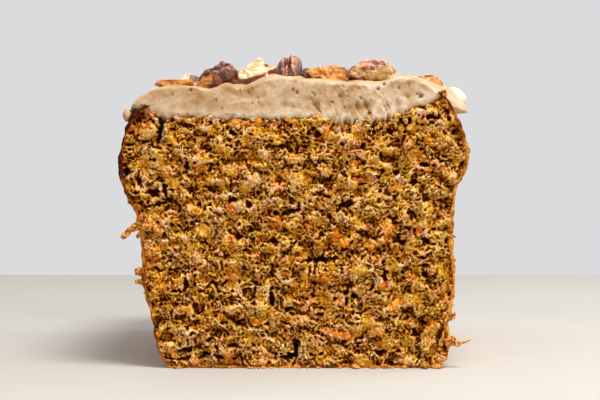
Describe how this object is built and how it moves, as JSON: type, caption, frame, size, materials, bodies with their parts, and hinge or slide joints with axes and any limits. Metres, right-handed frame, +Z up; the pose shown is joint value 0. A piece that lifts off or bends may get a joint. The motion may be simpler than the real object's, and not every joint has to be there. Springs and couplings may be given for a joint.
{
  "type": "cut loaf of carrot banana bread with frosting and chopped pecans",
  "caption": "Cut loaf of banana bread with a torn open crumb, a thick rounded cap of caramel-coloured frosting and chopped pecans on top. It stands on its flat base.",
  "frame": {"origin": "middle of the loaf's bounding box, on the surface that it stands on", "axes": "+Z up, -Y out of the cut face, +Y towards the baked end, +X to the right as the cut face is looked at"},
  "size_m": [0.1276, 0.1518, 0.1139],
  "materials": {
    "baked_crumb": "golden brown moist crumb with dark pores and a darker baked crust",
    "frosting": "smooth caramel-coloured cream cheese frosting with a soft sheen",
    "pecan": "red-brown nut skin with pale broken faces"
  },
  "bodies": {
    "root": {"cake": "baked_crumb", "frosting": "frosting", "pecan_01": "pecan", "pecan_02": "pecan", "pecan_03": "pecan", "pecan_04": "pecan", "pecan_05": "pecan", "pecan_06": "pecan", "pecan_07": "pecan", "pecan_08": "pecan", "pecan_09": "pecan", "pecan_10": "pecan", "pecan_11": "pecan", "pecan_12": "pecan", "pecan_13": "pecan", "pecan_14": "pecan", "pecan_15": "pecan", "pecan_16": "pecan", "pecan_17": "pecan", "pecan_18": "pecan", "pecan_19": "pecan", "pecan_20": "pecan", "pecan_21": "pecan", "pecan_22": "pecan", "pecan_23": "pecan", "pecan_24": "pecan", "pecan_25": "pecan", "pecan_26": "pecan", "pecan_27": "pecan", "pecan_28": "pecan", "pecan_29": "pecan", "pecan_30": "pecan"}
  },
  "joints": []
}
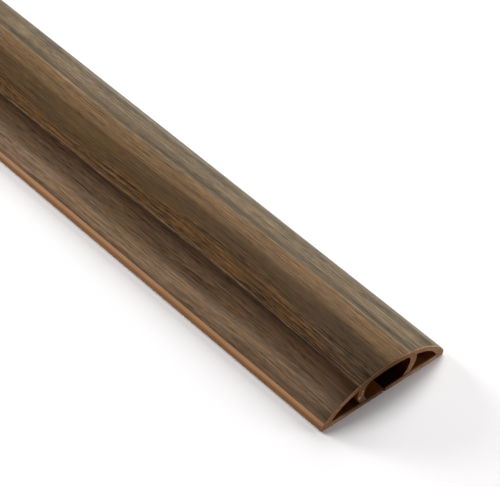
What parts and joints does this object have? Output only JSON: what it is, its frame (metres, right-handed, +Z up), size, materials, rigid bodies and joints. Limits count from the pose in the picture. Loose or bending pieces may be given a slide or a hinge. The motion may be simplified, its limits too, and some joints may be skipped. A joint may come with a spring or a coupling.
{
  "type": "floor cord cover",
  "caption": "Low domed floor cord cover, extruded with a slit cord channel between hollow side chambers and printed with dark wood grain.",
  "frame": {"origin": "middle of the flat base, half way along the length, on the surface that the cover lies on", "axes": "+X along the length, +Y across the width, +Z up through the crown of the dome"},
  "size_m": [1, 0.06, 0.014],
  "materials": {
    "cover": "satin soft plastic with a dark brown wood-grain print on the dome, plain tan-brown at the side edges and cut ends"
  },
  "bodies": {
    "root": {"cord_cover": "cover"}
  },
  "joints": []
}
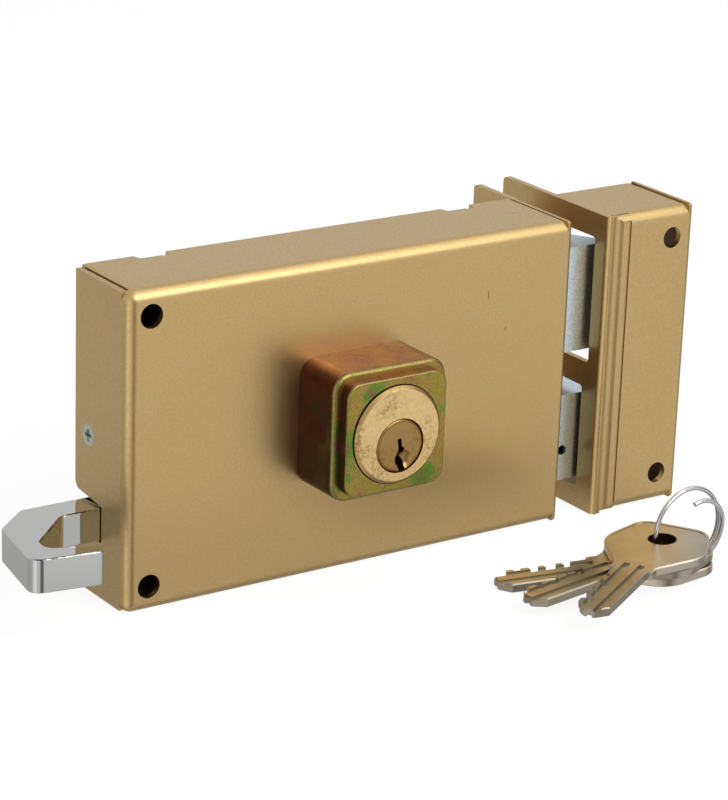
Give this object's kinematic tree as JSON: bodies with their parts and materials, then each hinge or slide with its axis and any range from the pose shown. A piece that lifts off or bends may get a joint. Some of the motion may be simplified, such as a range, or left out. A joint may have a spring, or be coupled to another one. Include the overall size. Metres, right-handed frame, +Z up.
———
Read the data above and pull out each line that holds the string "type".

Describe how this object is built and how it moves, as JSON: type, caption, frame, size, materials, bodies with their parts, and hinge or slide joints with axes and any limits. Metres, right-handed frame, +Z up; the pose shown is joint value 0. A piece that lifts off or bends may get a joint. The motion may be simpler than the real object's, and not every joint has to be there. Springs and couplings may be given for a joint.
  "type": "cut loaf of carrot banana bread with frosting and chopped pecans",
  "type": "floor cord cover",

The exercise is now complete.